Strait separating the islands of Saint Kitts and Nevis

The Narrows is the strait that separates the Caribbean islands of Saint Kitts and Nevis. A Sea Bridge ferry traverses the Narrows regularly between Cades Bay, Nevis and Majors Bay at the southern end of St Kitts' Southeast Peninsula several times each day.

==Geography==
At its narrowest, the Narrows are 3 kilometres wide. A group of small stacks, the Cow and Calf Rocks, lie in the Narrows off the northwest of Nevis.

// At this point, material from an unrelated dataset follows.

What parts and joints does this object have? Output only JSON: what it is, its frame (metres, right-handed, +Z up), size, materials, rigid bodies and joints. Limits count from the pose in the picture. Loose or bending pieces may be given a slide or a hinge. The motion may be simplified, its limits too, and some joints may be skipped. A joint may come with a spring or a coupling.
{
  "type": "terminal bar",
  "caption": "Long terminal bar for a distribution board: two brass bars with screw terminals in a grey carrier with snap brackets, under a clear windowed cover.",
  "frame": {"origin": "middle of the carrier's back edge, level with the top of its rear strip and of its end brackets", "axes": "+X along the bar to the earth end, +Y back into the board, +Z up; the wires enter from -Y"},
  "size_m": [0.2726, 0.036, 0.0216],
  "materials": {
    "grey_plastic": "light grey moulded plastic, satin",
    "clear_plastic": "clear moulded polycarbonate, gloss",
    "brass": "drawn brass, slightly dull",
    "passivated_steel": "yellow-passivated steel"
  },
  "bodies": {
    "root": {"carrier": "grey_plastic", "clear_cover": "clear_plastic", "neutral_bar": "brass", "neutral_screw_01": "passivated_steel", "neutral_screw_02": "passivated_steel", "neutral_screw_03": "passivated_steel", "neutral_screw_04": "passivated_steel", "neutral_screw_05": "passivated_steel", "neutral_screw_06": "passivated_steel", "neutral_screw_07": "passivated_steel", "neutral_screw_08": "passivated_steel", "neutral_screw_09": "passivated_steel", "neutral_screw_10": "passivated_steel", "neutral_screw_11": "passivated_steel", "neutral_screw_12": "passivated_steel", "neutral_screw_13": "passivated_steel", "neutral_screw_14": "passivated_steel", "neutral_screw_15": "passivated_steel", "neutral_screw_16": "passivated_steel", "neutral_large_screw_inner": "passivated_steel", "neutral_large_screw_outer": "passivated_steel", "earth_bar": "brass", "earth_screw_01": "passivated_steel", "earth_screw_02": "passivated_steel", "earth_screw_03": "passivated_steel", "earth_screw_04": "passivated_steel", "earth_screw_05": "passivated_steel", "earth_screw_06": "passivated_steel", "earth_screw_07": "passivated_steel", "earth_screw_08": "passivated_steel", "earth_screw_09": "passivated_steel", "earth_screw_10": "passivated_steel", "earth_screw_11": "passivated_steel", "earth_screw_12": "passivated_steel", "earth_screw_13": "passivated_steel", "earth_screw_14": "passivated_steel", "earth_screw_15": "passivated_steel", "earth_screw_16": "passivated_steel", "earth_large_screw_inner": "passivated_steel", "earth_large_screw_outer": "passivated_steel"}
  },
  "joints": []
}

A larger islet, Booby Island, sits close to the Narrows' eastern entrance.

== History ==
The Narrows have been the site of many shipwrecks, notable among them that of the MV Christena, an inter-island ferry which sank with the loss of 233 lives on 1 August 1970. Numerous ships were also wrecked in and near the Narrows during two hurricanes (Hurricane San Agustin and Hurricane San Ramón) in August and September 1772.

It was observed during the 1980s that fish stock and biodiversity in general in the Narrows were deteriorating. In 1986, the Island Resources Foundation developed a marine parks proposal for the Southeast Peninsula area of St. Kitts. In 1998, the St. Kitts Fisheries Management Unit developed a proposal for the preparation of a Management Plan for the development of Marine Protected Areas. In 2006, the Nevis Department of Fisheries developed a proposal for management of the Narrows. As of 2019, a new enhanced management proposal of The Narrows Marine Managed Area (NMMA) in St. Kitts and Nevis was being developed.

==Swimming==
The strait is a popular long-distance ocean swim. An annual 4.1 km competitive swim between Oualie Beach, Nevis, and Cockleshell Bay, St Kitts has been held regularly since 2002. The 2025 event attracted over 400 entrants.